Step 460 can be performed in real time, in which case the input from the head-mounted display device needs to be received to know if the head of the viewer changed its orientation. It also means that the software tool developed for step 460 has to be fast enough so that, at each point (or time step), the head orientation is determined in order to display images accordingly. Step 460 is thus the step which determines which portion of the panoramic/hemispheric/spherical images have to be displayed to the viewer. Sound treatment can be performed at this step too, so that the sound heard by the viewer corresponds to what should be heard if the head was oriented in the same way in the environment that was filmed, based on the sound that was recorded. This is why a sound recording system comprising a plurality of microphone pairs is useful. If it is possible, some tasks described as part of step 460 (like correction of images) can be performed earlier (steps 430 and 440) instead to ensure the best speed of treatment at step 460 which is performed repeatedly.

In this case, it means that step 450, which consists of detecting the head orientation, needs to happen before step 460. Step 450 is thus performed repeatedly in order to select, treat and display the right portion of the panoramic images each time the user moves the head. This repetition is illustrated as a loop in FIG. 7. Detecting the head orientation can also be used when a menu is displayed to select an option of the menu using the head orientation, or to trigger a transition to a particular scene, for example, when the viewer has a head orientation pointing toward a particular object in the video.

Depending on the software products and the display device that is used, steps 430, 440 and 460, or parts of these steps, can be intertwined.

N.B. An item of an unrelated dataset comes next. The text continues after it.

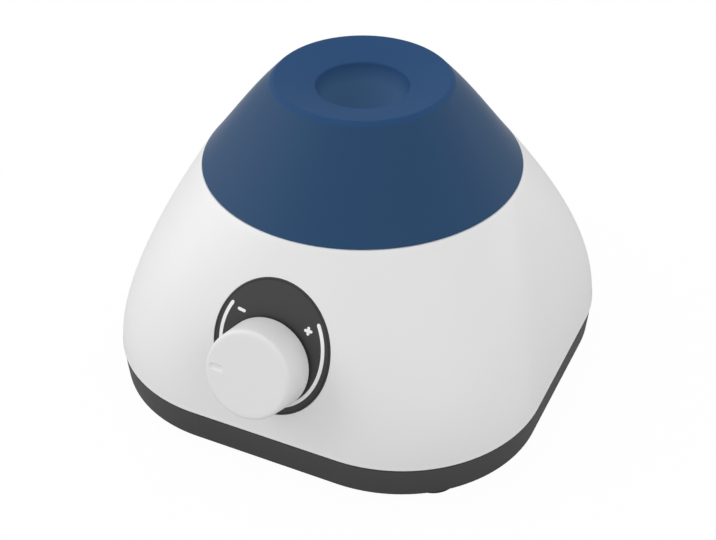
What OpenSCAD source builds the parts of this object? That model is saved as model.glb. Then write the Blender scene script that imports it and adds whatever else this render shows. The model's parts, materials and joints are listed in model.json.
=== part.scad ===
// Nail polish shaker: a small desk-top vortex mixer that shakes a bottle held on its rubber cup.
// The body stands about the motor's vertical axis. Heights are from the underside of the feet.
// The front faces -Y. All lengths are in millimetres and all angles in degrees.

/* [Body] */
// Width of the body across its flats, at the seam of the tray
body_w = 106; // [98:0.5:114]
// Corner radius of the body at the seam
body_corner = 34.8; // [30:0.1:40]
// Height of the upper shell
shell_h = 44.45; // [42:0.05:52]
// Radius of the round top edge of the shell, where the boot begins
shell_top_r = 37.6; // [36:0.1:40]
// How far the shell's sides bow outwards half-way up
shell_bow = 2.57; // [1:0.01:4]
// Height over the seam where the corner's end tangents cross
shoulder_h = 15.7; // [12:0.1:19]
// Level thickness of the shell's wall
shell_wall = 2.4; // [1.8:0.1:3]
// Thickness of the lip round the shell's top hole
lip_t = 2.4; // [1.8:0.1:3]
// Width of the ledge between the shell's top edge and its top hole
ledge_w = 3.2; // [2.6:0.1:4]

/* [Tray and feet] */
// Height of the dark tray under the shell
tray_h = 7.9; // [7.5:0.1:12]
// Thickness of the tray's floor
tray_floor = 2; // [1.5:0.1:3]
// How far the tray's foot is narrower than its seam, on each side
tray_draft = 0.8; // [0:0.1:1.5]
// Thickness of the tray's wall
tray_wall = 4.1; // [3.6:0.1:5]
// Height of the lip that centres the shell on the tray
register_h = 1.6; // [1:0.1:2.5]
// Height of the feet under the tray
foot_h = 1.8; // [1:0.1:3]
// Radius of a foot
foot_r = 6; // [4.5:0.1:6.5]
// Distance of a foot and its case screw from the body's left or right side
foot_in_x = 17; // [15:0.5:19]
// Distance of a foot and its case screw from the body's front or back
foot_in_y = 13.6; // [12:0.1:17]

/* [Cup] */
// Radius of the cup's top edge
rim_r = 20.4; // [19:0.1:23]
// Height of the cup's top edge over the shell
cup_h = 20.05; // [18.5:0.05:24]
// Radius of the bowl's mouth
bowl_r = 10.83; // [9.5:0.01:11.5]
// How far the bowl's mouth lies below the cup's top edge
funnel_h = 2.2; // [1.5:0.1:3]
// Depth of the bowl below its mouth
bowl_depth = 8.5; // [7.5:0.1:9]
// Thickness of the rubber
rubber_t = 2; // [1.5:0.1:2.4]
// Height of the boot's stiff top part at its outer edge
pad_h = 1.2; // [0.9:0.1:1.5]
// Offset of the crank pin, which is half of the shaking travel
crank_e = 2; // [1:0.1:2.4]
// Direction of the crank at rest, from +X
crank_at = 115; // [0:5:360]

/* [Motor and bearing] */
// Radius of the motor's can
can_r = 13.85; // [13:0.05:15]
// Length of the motor's can
can_h = 32; // [30:0.5:32.5]
// Radius of the motor's shaft
shaft_r = 1.15; // [1:0.05:1.6]
// Radius of the crank pin, which is the bearing's bore
pin_r = 2; // [1.8:0.1:2.3]
// Outer radius of the bearing
bearing_r = 6.5; // [6:0.1:7]
// Width of the bearing
bearing_h = 5; // [4:0.5:5]
// Radius of the counterweight
weight_r = 14; // [11:0.5:17]
// Distance of a frame leg from the motor's axis, along X and along Y
leg_at = 19; // [18:0.5:20]

/* [Speed dial] */
// Half width of the oval dial plate
dial_rx = 14.25; // [13:0.05:16]
// Half height of the oval dial plate
dial_ry = 15.9; // [14:0.1:17]
// Centre of the dial plate, up the front slope from the seam
dial_v = 22.9; // [21:0.1:25]
// Axis of the knob, up the front slope from the seam
knob_v = 19.2; // [18:0.1:22]
// Radius of the knob at its foot
knob_r = 10.55; // [9:0.05:12]
// Radius of the knob's face
knob_face_r = 10; // [8.5:0.05:11]
// Length of the knob
knob_h = 9; // [8:0.1:11]
// Edge fillet of the knob's face
knob_fillet = 0.9; // [0.4:0.1:1.5]
// Gap from the front's chord plane to the knob's foot
knob_gap = 3; // [2.9:0.1:4]

/* [Power inlet] */
// Height of the power inlet over the seam
jack_z = 9; // [8.5:0.5:14]
// Radius of the pocket round the power inlet
jack_pocket_r = 6.5; // [6:0.1:8]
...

In this regard, note that some software products have built-in functionalities that can achieve more than one of the actions that are related to steps 430, 440 and 460, and the order can be modified accordingly.

Once these additions are performed (if they are needed or desired), the final video with panoramic and stereoscopic effects can be displayed to the user with the appropriate device at step 490.

If a vertical camera 360 is used during filming, the video can comprise a spherical representation of the reality, enabling a view of 360° horizontally and 180° vertically approximately, corresponding to viewing in a solid angle of 4 pi steradians approximately. If no vertical camera 360 is used, if no picture of what is found under the arrangement 300 is taken, or if the cameras do not have a 180° vertical field of view, the solid angle which can be viewed is less than 4 pi steradians. If the view is purely hemispheric, the solid angle is only 2 pi steradians. The maximum solid angle for viewing corresponds to what has been filmed.

Videos having the described panoramic and stereoscopic effects may be filmed advantageously during sports events, music shows and other events in which a viewer would appreciate the sensation of being in the action without being physically present. The panoramic and stereoscopic videos may also be used for a realistic contemplation or natural or architectural environments, thereby bringing beauty to the eyes of a viewer along with realistic depth sensations, with no displacement.

Using a suitable head-mounted display device which displays a video produced in accordance with the systems and methods described herein, it is possible to experience the action that is filmed. For example, if a show is filmed by a camera arrangement 300 placed on a stage, users viewing the video using a suitable head-mounted display device would be able to view the show in any direction they wish.

If, for example, the camera arrangement 300 is placed in an interesting building, such as a museum or other tourist attraction, viewers can look in every direction as they turn their head in a given direction. They can see what they want, and they see the movement of visitors around them because they were filmed and not only photographed.

Similarly, if the camera arrangement 300 is placed in the street, viewers wearing the head-mounted display device and watching to the resulting video could view the street as if they were there. Whereas existing tools such as Google Street View™ allow seeing a panoramic hemispheric view of the street, the video produced by the camera arrangement 300 (and treated properly) would allow a user to view a panoramic and hemispheric video (not only a static picture) of the street, in which pedestrians and cars would be moving, additionally providing stereoscopic effects.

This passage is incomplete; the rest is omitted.